Lettuce Eat Local: A beau-tea-ful season of rest


Amanda Miller
Lettuce Eat Local


They say to keep your eyes on the prize, and a couple weeks ago at 40 weeks and 6 days, the prize was definitely birthing a healthy baby into the world. But to be honest, I also had my eyes on a malt.

Specifically, a chocolate malt from Bull’s Eye Grill, located conveniently a block or two from the birthing center. After having Benson in the middle of the night after almost three days of not being able to keep food down, and then having the only food offered to me be a pitifully unappealing coldcut turkey sandwich, I knew I needed to proactively take matters into my own hands. So I resolved with no level of uncertainty that a chocolate malt was what I needed after I got this baby out. As far as I was concerned, while it wasn’t the actual target, it was definitely going to hit the mark. And did I think about it at least once during labor? Why yes, yes I did. I was going to get a baby after this, and thank goodness, I was also going to get a chocolate malt. 

Was that the most nutritious and replenishing immediately-postpartum meal? Especially in combination with the spicy chicken sandwich I had craved for both pregnancies and not actually eaten until also just now? Should I have gone with some sort of organic bone broth porridge type situation instead? 

Enough with the rhetorical questions. I think postpartum nutrition is a much more significant issue than we Americans tend to acknowledge or understand, but I also think there are no clear-cut answers as to the best way to approach it, and there may be as many answers as there are new mothers. Around the globe, there are both beautiful themes and beautiful variations in values and practices regarding postnatal care. I’m clearly a little biased at this stage in my life, but I’m finding all the traditions to be beautiful in their sweet, gentle care of new mothers; pregnancy, childbirth, and caring for a newborn require mamas to be both strong and weak in so many ways, and I don’t mind saying it’s great to be taken care of. 

Many cultures emphasize more than ours that caring for new moms and their nutrition is as critical as caring for new babies (although my community does an amazing job). Often the first month or so after a new baby arrives is a particular period of intentional rest for mama: cuarentena in Mexico, saam-chil-il in Korea, omugwo in Nigeria, and so on around the world. The resting mama focuses on feeding her newborn, maybe not even leaving the house for 40 days, and meanwhile her mom, in-laws, or other community and family members focus on feeding her specific postpartum foods, sometimes exclusively so. Postnatal food traditions in different countries range from seaweed soup or bone-broth congee to nettle tea or spiced pudding panjiri. In my very minimal research, I saw a theme of warming, hydrating foods, with soups, porridges, and teas topping the lists and including ingredients like rice, oats, ginger, cinnamon, garlic, and cumin. Easy to digest and nutrient-dense, fortifying and restorative.

Not exactly how I would describe my milkshake. Cold, highly-processed, without many redeeming nutritional qualities…chocolate malts weren’t on any of the lists I found. I probably could have made a better choice. 

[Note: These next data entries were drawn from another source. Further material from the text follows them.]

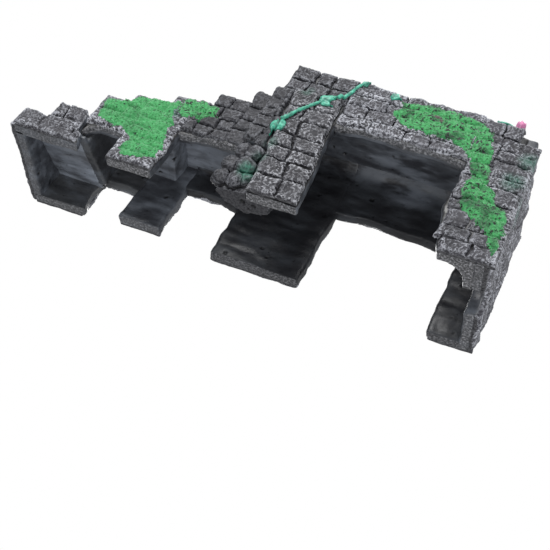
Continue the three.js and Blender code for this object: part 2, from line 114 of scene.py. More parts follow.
def makeWorld():
    world = bpy.data.worlds.new("studio")
    bpy.context.scene.world = world
    world.use_nodes = True
    nodes = world.node_tree.nodes
    links = world.node_tree.links
    nodes.clear()
    seen = nodes.new("ShaderNodeBackground")
    seen.inputs["Color"].default_value = (1, 1, 1, 1)
    seen.inputs["Strength"].default_value = sky["seen"]
    lit = nodes.new("ShaderNodeBackground")
    lit.inputs["Color"].default_value = sky["tint"]
    lit.inputs["Strength"].default_value = sky["lit"]
    path = nodes.new("ShaderNodeLightPath")
    mix = nodes.new("ShaderNodeMixShader")
    out = nodes.new("ShaderNodeOutputWorld")
    links.new(path.outputs["Is Camera Ray"], mix.inputs[0])
    links.new(lit.outputs[0], mix.inputs[1])
    links.new(seen.outputs[0], mix.inputs[2])
    links.new(mix.outputs[0], out.inputs[0])


# sizes in metres, except the drop in millimetres; the paper thins out between the last two distances
paperLook = {"half": 4, "drop": 0.3, "grey": 0.82, "fadeFrom": 0.17, "fadeTo": 0.42}


def makeFloor():
    # pale from above, clear from below, so the open underside can be looked at through it
    half = paperLook["half"]
    grey = paperLook["grey"]
    mesh = bpy.data.meshes.new("floor")
    corners = [(-half, -half, 0), (half, -half, 0), (half, half, 0), (-half, half, 0)]
    mesh.from_pydata(corners, [], [(0, 1, 2, 3)])
    floor = bpy.data.objects.new("floor", mesh)
    sceneCollection.objects.link(floor)
    floor.location.z = -paperLook["drop"] * mm
    material = bpy.data.materials.new("floorPaper")
    material.use_nodes = True
    nodes = material.node_tree.nodes
    links = material.node_tree.links
    paper = nodes["Principled BSDF"]
    paper.inputs["Base Color"].default_value = (grey, grey, grey, 1)
    paper.inputs["Roughness"].default_value = 0.9
    clear = nodes.new("ShaderNodeBsdfTransparent")
    side = nodes.new("ShaderNodeNewGeometry")
    place = nodes.new("ShaderNodeTexCoord")
    span = nodes.new("ShaderNodeVectorMath")
    span.operation = "LENGTH"
    links.new(place.outputs["Object"], span.inputs[0])
    fade = nodes.new("ShaderNodeMapRange")
    fade.interpolation_type = "SMOOTHSTEP"
    fade.inputs["From Min"].default_value = paperLook["fadeFrom"]
    fade.inputs["From Max"].default_value = paperLook["fadeTo"]
    links.new(span.outputs["Value"], fade.inputs["Value"])
    either = nodes.new("ShaderNodeMath")
    either.operation = "MAXIMUM"
    links.new(side.outputs["Backfacing"], either.inputs[0])
    links.new(fade.outputs["Result"], either.inputs[1])
    mix = nodes.new("ShaderNodeMixShader")
    links.new(either.outputs[0], mix.inputs[0])
    links.new(paper.outputs[0], mix.inputs[1])
    links.new(clear.outputs[0], mix.inputs[2])
    links.new(mix.outputs[0], nodes["Material Output"].inputs["Surface"])
    mesh.materials.append(material)
    floor.visible_diffuse = False
    floor.visible_glossy = False
    floor.visible_shadow = False
    floor.visible_transmission = False


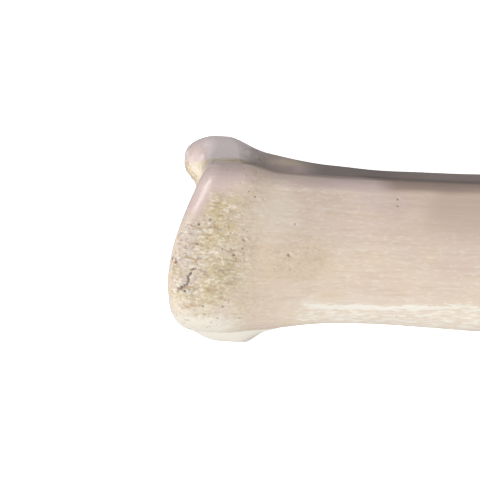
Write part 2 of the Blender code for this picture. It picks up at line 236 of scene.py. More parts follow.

I, however, don’t regret it for a second. A crucial aspect of postpartum care is listening to your body, and mine said it needed a malt. 

But looking at all these postnatal teas got me thirsty for something a little warmer. Newborn baby or not, tea is always the answer. 


Lebanese New Mama Spiced Tea: Aynar

This tea (or technically tisane, since it doesn’t have any actual tea leaves) is lovely for this time of year. It’s considered perfect for new moms — the spices have healthful healing properties, and some are purported to be galactagogues (aiding in milk production) — but also for anyone visiting or meeting the baby. The nuts are quite a twist, included to give strength to the mama, but I find them oddly delectable. If you want to adhere to other Lebanese postpartum traditions, consider making “meghli,” a rice flour pudding made with much the same flavors as the tea. The timing is on point to discover right now, as it’s served for 40 days after a baby is born, and also on Christmas Eve in honor of Jesus’ birth! 

Heat water in a saucepan, along with cinnamon, ginger, caraway, anise, and nutmeg. Simmer for 15-60 minutes, until tea is deep brown and aromatic. Season to taste with sugar. 

Meanwhile, put a handful of nuts in the bottom of your cup. Strain the hot tea into the cup and drink, enjoying the surprisingly delicious chew of the nuts!